If Mussolini says “lend,” then that is what banks have to do. If he says “Don’t lend,” then they’d better not.
When I was at Freddie Mac, we were keenly aware of “political risk.” As long as we had our government guarantee, we could compete with depository institutions. See the duelling guarantee. This summer, though, investors started pricing Freddie Mac’s debt as if it were not necessarily guaranteed. Ironically, this forced government to take over Freddie Mac (and Fannie Mae). Live by the guarantee, die by the guarantee.

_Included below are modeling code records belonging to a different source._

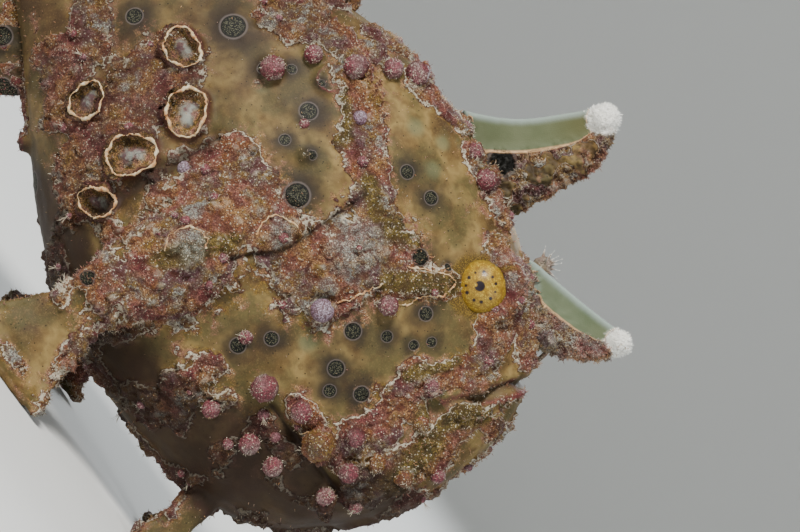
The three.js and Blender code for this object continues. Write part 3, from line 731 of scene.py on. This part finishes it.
def ground_colours(paint):
    """Bare skin: soft clouds of tan and olive, smoky round the spots, with the finest black freckles."""
    smudge = paint.ramp("ocellus", (0.29, 0.96), (0.44, 0.8), (0.66, 0.42), (0.99, 0.0))
    cloudy = paint.ramp(paint.noise(4.0, 3.0, 0.5, 12.0), (0.3, 0.5), (0.55, 1.0))
    return paint.layers(
        paint.ramp(paint.noise(9.0), (0.38, BROWN), (0.47, TAN), (0.56, GOLD_TAN), (0.68, TAN)),
        (paint.ramp(paint.noise(6.0, 3.0, 0.5, 31.0), (0.44, 0.0), (0.58, 0.8)), OLIVE),
        (paint.ramp(paint.noise(1.2, 4.0), (0.48, 0.0), (0.68, 0.5)), BROWN),
        (paint.ramp(paint.noise(0.3, 2.0), (0.5, 0.0), (0.75, 0.35)), GOLD_TAN),
        (paint.ramp(paint.beads(1.0)["distance"], (0.09, 0.85), (0.13, 0.0)), INK),
        (paint.times("pale", 0.55), GREY_GREEN),
        (paint.times(smudge, cloudy), SMOKE),
    )


def crust_hue(paint):
    """Warm hues in clouds among cool ones."""
    stops = [(0.28, MAROON), (0.38, RASPBERRY), (0.45, DUSTY_PINK)]
    stops += [(0.51, RUST), (0.58, PEACH), (0.68, OLD_GOLD)]
    warm = paint.ramp(paint.noise(4.2, 4.0), *stops)
    stops = [(0.32, MAROON), (0.4, MAUVE), (0.48, ASH), (0.55, OLD_GOLD), (0.62, ICE)]
    cool = paint.ramp(paint.noise(3.4, 4.0, 0.55, 9.0), *stops)
    return paint.mix(paint.ramp(paint.noise(7.0, 4.0, 0.6, 5.0), (0.46, 0.0), (0.56, 0.95)), warm, cool)


def crust_colours(paint):
    """Crust: golden near the lips, icy on the mounds, with painted shade in its creases, and paler crowns
    that are partly pale dust and partly painted highlight.
    """
    stops = [(0.38, OLIVE), (0.52, (0.17, 0.12, 0.024)), (0.66, (0.33, 0.235, 0.07))]
    golden = paint.ramp(paint.noise(1.6), *stops)
    frost = paint.times("ice", paint.ramp(paint.noise(1.6, 4.0, 0.7), (0.34, 0.1), (0.54, 0.95)))
    hue = paint.layers(crust_hue(paint), ("gold", golden), (frost, ICE))
    # The colour of the painted shade in the crust's creases and between its grains.
    dark = paint.mix("gold", (0.075, 0.024, 0.017), BROWN)
    # Painted shade in the creases; the crowns are paler, partly pale dust and partly painted highlight.
    creases = paint.ramp("peak", (0.02, 0.8), (0.36, 0.0))
    tops = paint.times(paint.ramp("peak", (0.8, 0.0), (1.0, 0.5)), paint.noise(1.0))
    return paint.layers(granules(paint, GRAIN, hue, dark), (creases, dark), (tops, BONE))


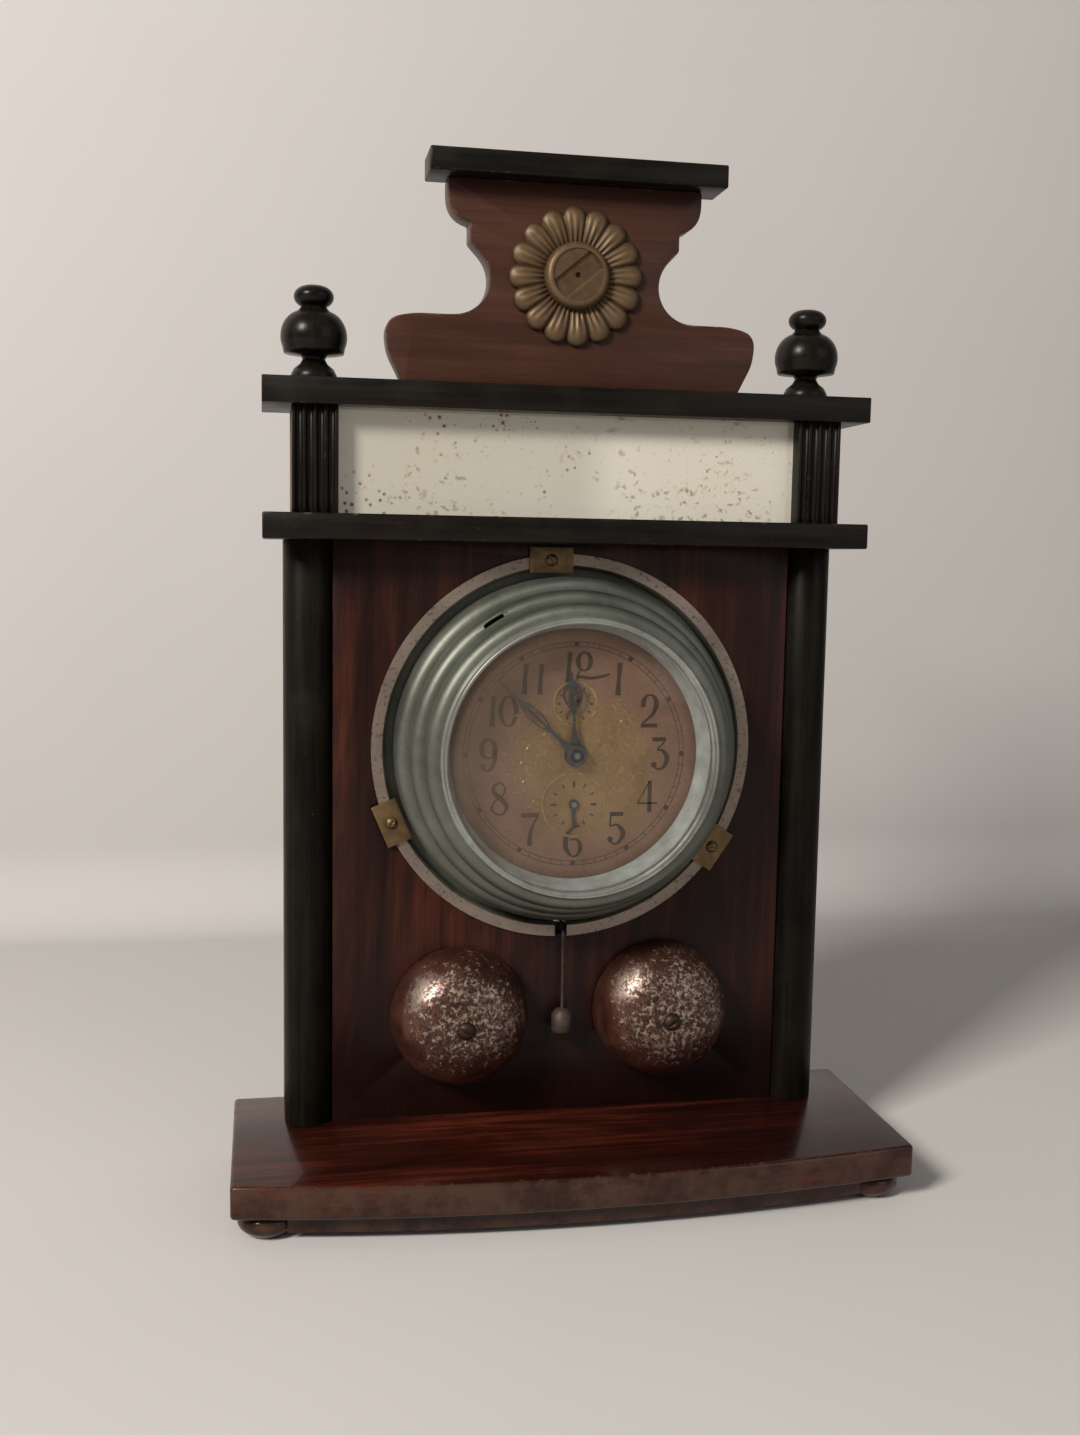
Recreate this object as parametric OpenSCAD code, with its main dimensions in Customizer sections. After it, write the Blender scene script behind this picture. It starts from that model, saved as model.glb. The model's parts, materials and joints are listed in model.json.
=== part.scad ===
// Table clock with alarm: a veneered case with ebonised trim, a mirror frieze, a scroll-cut
// crest, a spun drum that holds the movement and dial, and two gongs struck by a wire hammer.
// Millimetres. X runs to the right seen from the front, Y runs to the back and Z runs up.
// The origin lies on the surface that the clock stands on, under the middle of the base.

/* [Base] */
// How far the base stands out beyond each side of the body
base_overhang = 19; // [12:0.5:30]
// Depth of the base plate at its ends
base_d = 83; // [78:1:100]
// How far the front edge of the base plate bows out in the middle
base_bow = 10; // [4:1:16]
// Thickness of the base plate
base_t = 12; // [8:0.5:18]
// Thickness of the frame under the base plate
moulding_t = 6.8; // [4:0.2:8]
// Set-back of the frame from the edge of the base plate
moulding_inset = 5; // [3:0.5:8]
// Height of the bun feet
foot_h = 9.5; // [8.5:0.5:16]
// Diameter of the bun feet
foot_d = 21; // [16:1:26]

/* [Body] */
// Width of the body across the corner columns
body_w = 208; // [200:1:220]
// Height of the body from the base to the lower cornice
body_h = 217.4; // [216:0.2:240]
// Depth of the body from the face of the panel to the open back
body_d = 26; // [25:0.5:28]
// Distance from the open back to the back edge of the base
back_margin = 2.6; // [0.6:0.5:5]
// Thickness of the front panel
panel_t = 8; // [6:0.5:10]
// Thickness of the side boards
side_t = 9; // [6:0.5:12]
// Width of a corner column
column_w = 17.6; // [14:0.2:20]
// How far the middle of a column's round lies behind the face of the panel
column_sink = 4; // [2:0.5:6]

/* [Cornices and frieze] */
// How far both cornice boards stand out beyond each side of the body
cornice_side = 7.5; // [6:0.5:14]
// Thickness of both cornice boards
cornice_t = 9.2; // [7:0.2:12]
// How far the lower cornice stands out from the face of the panel
lower_overhang = 17; // [14:0.5:20]
// How far the upper cornice stands out from the face of the panel
upper_overhang = 15; // [13.5:0.5:18]
// Height of the frieze between the cornices
frieze_h = 37.6; // [32:0.2:48]
// Set-back of the frieze from each side of the body
frieze_inset = 2.8; // [1:0.2:5]
// Width of a fluted pilaster
pilaster_w = 16.2; // [14:0.2:20]
// How far a pilaster stands out from the face of the panel
pilaster_overhang = 12; // [10:0.5:13]
// Distance from the face of a pilaster back to the mirror
mirror_recess = 6.6; // [4:0.2:8]
// Thickness of the mirror
mirror_t = 3; // [2:0.5:4]
// Thickness of the board behind the mirror
mirror_board_t = 6; // [4:0.5:8]
// Number of flutes on a pilaster
flutes = 4; // [3:1:5]
// Width of one flute
flute_w = 2.6; // [1.6:0.2:3]

/* [Crest] */
// Height of the crest board
crest_h = 72; // [70:0.5:76]
// Thickness of the crest board
crest_t = 10.5; // [8:0.5:13]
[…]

Now, a huge proportion of the U.S. stock market faces political risk. When everyone depends on a government guarantee, and when the rules for keeping the guarantee could change at any time, shares of stock have questionable value.
READER COMMENTS
Mrs. Davis
Oct 16 2008 at 2:04pm
It’s El Dude, not Il Duce.
Sam Wilson
Oct 16 2008 at 2:20pm
I think you are hitting on what is the central problem with this new approach: one of the key problems was that Fannie and Freddie were able to borrow at cheaper rates than they should have because of the implied government guarantee. Now with real taxpayer dollars on the hook this is not an implied but a very real government guarantee.
How is this in anyway a departure from the approach that was taken before that some claim caused so many problems?
I think the concern with dividends is that we are putting government money into these institutions only to watch it go out the door in the form of dividend payments.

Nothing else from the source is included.